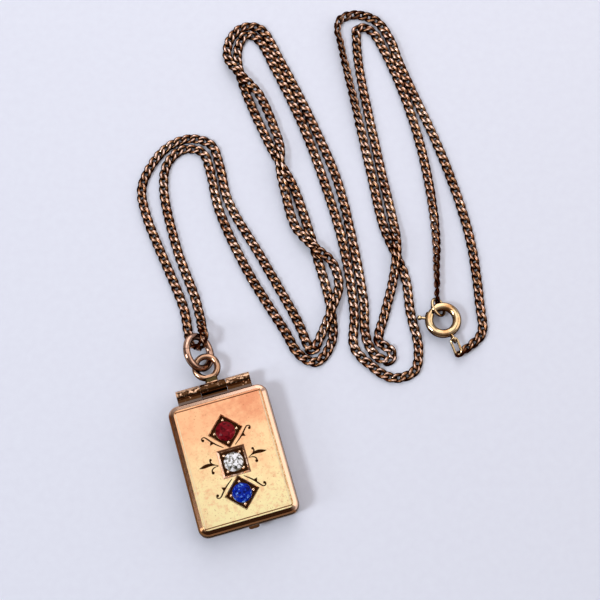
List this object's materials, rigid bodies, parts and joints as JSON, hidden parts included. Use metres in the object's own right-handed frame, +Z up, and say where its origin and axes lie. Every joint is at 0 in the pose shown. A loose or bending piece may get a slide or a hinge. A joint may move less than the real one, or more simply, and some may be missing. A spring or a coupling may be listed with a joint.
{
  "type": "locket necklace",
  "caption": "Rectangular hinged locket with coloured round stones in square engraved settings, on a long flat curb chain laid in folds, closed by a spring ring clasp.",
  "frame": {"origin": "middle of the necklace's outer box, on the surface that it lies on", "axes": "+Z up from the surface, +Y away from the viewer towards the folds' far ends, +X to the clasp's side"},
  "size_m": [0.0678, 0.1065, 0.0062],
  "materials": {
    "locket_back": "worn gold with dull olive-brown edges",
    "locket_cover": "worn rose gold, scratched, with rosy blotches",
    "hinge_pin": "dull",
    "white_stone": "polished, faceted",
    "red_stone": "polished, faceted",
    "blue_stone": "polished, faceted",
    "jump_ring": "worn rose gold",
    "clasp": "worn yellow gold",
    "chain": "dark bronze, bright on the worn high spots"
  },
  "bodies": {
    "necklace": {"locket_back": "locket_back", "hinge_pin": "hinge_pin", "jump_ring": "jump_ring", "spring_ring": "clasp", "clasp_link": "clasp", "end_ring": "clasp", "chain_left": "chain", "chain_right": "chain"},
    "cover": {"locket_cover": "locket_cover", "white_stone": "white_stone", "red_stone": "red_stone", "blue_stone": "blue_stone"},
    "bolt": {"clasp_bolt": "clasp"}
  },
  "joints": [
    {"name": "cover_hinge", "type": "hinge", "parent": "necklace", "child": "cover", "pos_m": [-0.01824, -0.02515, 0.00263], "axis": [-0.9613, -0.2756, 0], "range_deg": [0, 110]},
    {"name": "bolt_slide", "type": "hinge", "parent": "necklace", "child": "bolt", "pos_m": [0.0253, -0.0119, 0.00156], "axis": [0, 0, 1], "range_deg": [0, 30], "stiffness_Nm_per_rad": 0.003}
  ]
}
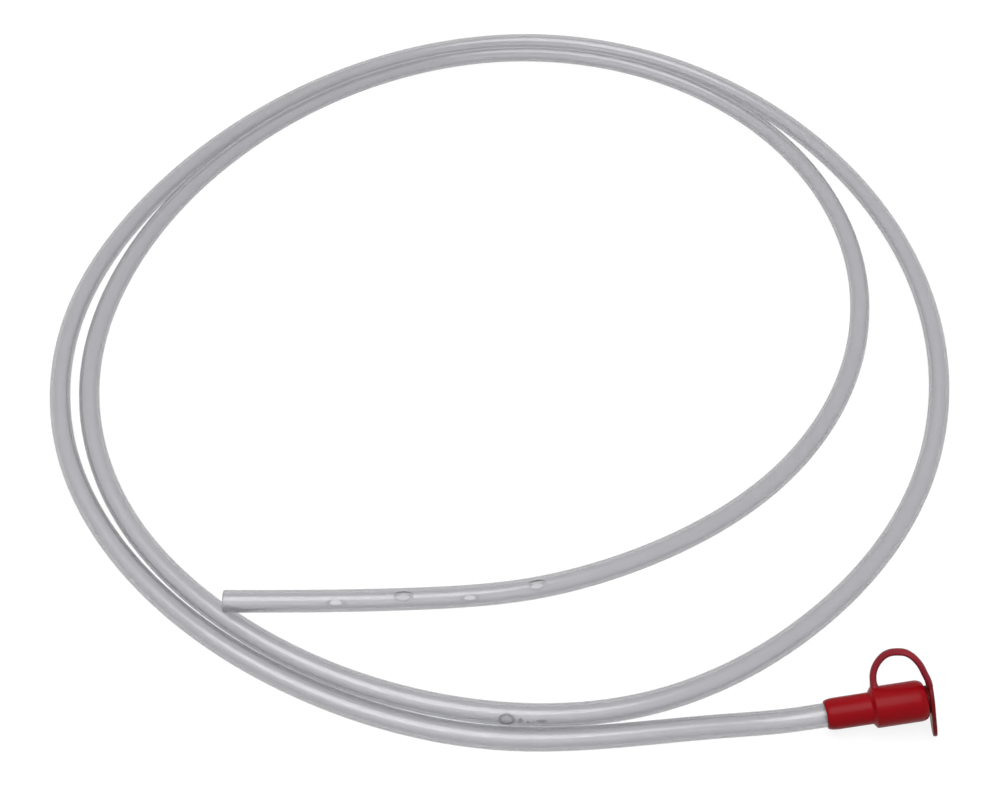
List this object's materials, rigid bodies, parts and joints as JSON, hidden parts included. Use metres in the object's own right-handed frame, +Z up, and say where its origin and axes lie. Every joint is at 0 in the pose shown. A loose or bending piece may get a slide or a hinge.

===

*OBJECTIVE*: Exact copies of all the records are required.

*WRITTEN SOLUTION*:
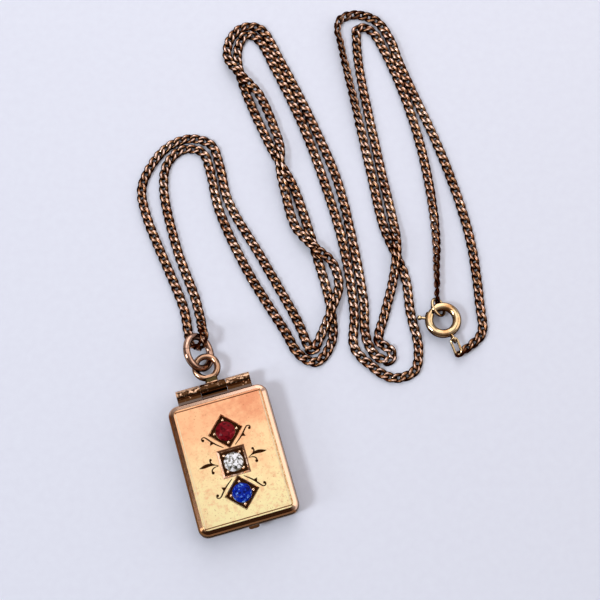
List this object's materials, rigid bodies, parts and joints as JSON, hidden parts included. Use metres in the object's own right-handed frame, +Z up, and say where its origin and axes lie. Every joint is at 0 in the pose shown. A loose or bending piece may get a slide or a hinge. A joint may move less than the real one, or more simply, and some may be missing. A spring or a coupling may be listed with a joint.
{
  "type": "locket necklace",
  "caption": "Rectangular hinged locket with coloured round stones in square engraved settings, on a long flat curb chain laid in folds, closed by a spring ring clasp.",
  "frame": {"origin": "middle of the necklace's outer box, on the surface that it lies on", "axes": "+Z up from the surface, +Y away from the viewer towards the folds' far ends, +X to the clasp's side"},
  "size_m": [0.0678, 0.1065, 0.0062],
  "materials": {
    "locket_back": "worn gold with dull olive-brown edges",
    "locket_cover": "worn rose gold, scratched, with rosy blotches",
    "hinge_pin": "dull",
    "white_stone": "polished, faceted",
    "red_stone": "polished, faceted",
    "blue_stone": "polished, faceted",
    "jump_ring": "worn rose gold",
    "clasp": "worn yellow gold",
    "chain": "dark bronze, bright on the worn high spots"
  },
  "bodies": {
    "necklace": {"locket_back": "locket_back", "hinge_pin": "hinge_pin", "jump_ring": "jump_ring", "spring_ring": "clasp", "clasp_link": "clasp", "end_ring": "clasp", "chain_left": "chain", "chain_right": "chain"},
    "cover": {"locket_cover": "locket_cover", "white_stone": "white_stone", "red_stone": "red_stone", "blue_stone": "blue_stone"},
    "bolt": {"clasp_bolt": "clasp"}
  },
  "joints": [
    {"name": "cover_hinge", "type": "hinge", "parent": "necklace", "child": "cover", "pos_m": [-0.01824, -0.02515, 0.00263], "axis": [-0.9613, -0.2756, 0], "range_deg": [0, 110]},
    {"name": "bolt_slide", "type": "hinge", "parent": "necklace", "child": "bolt", "pos_m": [0.0253, -0.0119, 0.00156], "axis": [0, 0, 1], "range_deg": [0, 30], "stiffness_Nm_per_rad": 0.003}
  ]
}
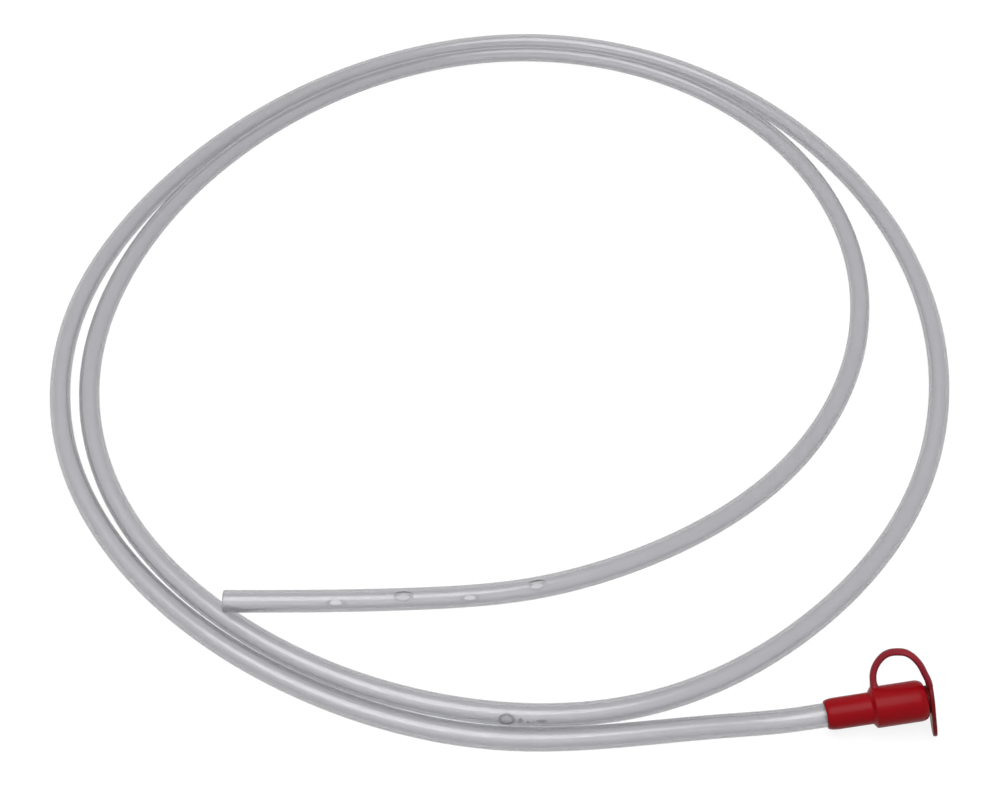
List this object's materials, rigid bodies, parts and joints as JSON, hidden parts included. Use metres in the object's own right-handed frame, +Z up, and say where its origin and axes lie. Every joint is at 0 in the pose shown. A loose or bending piece may get a slide or a hinge.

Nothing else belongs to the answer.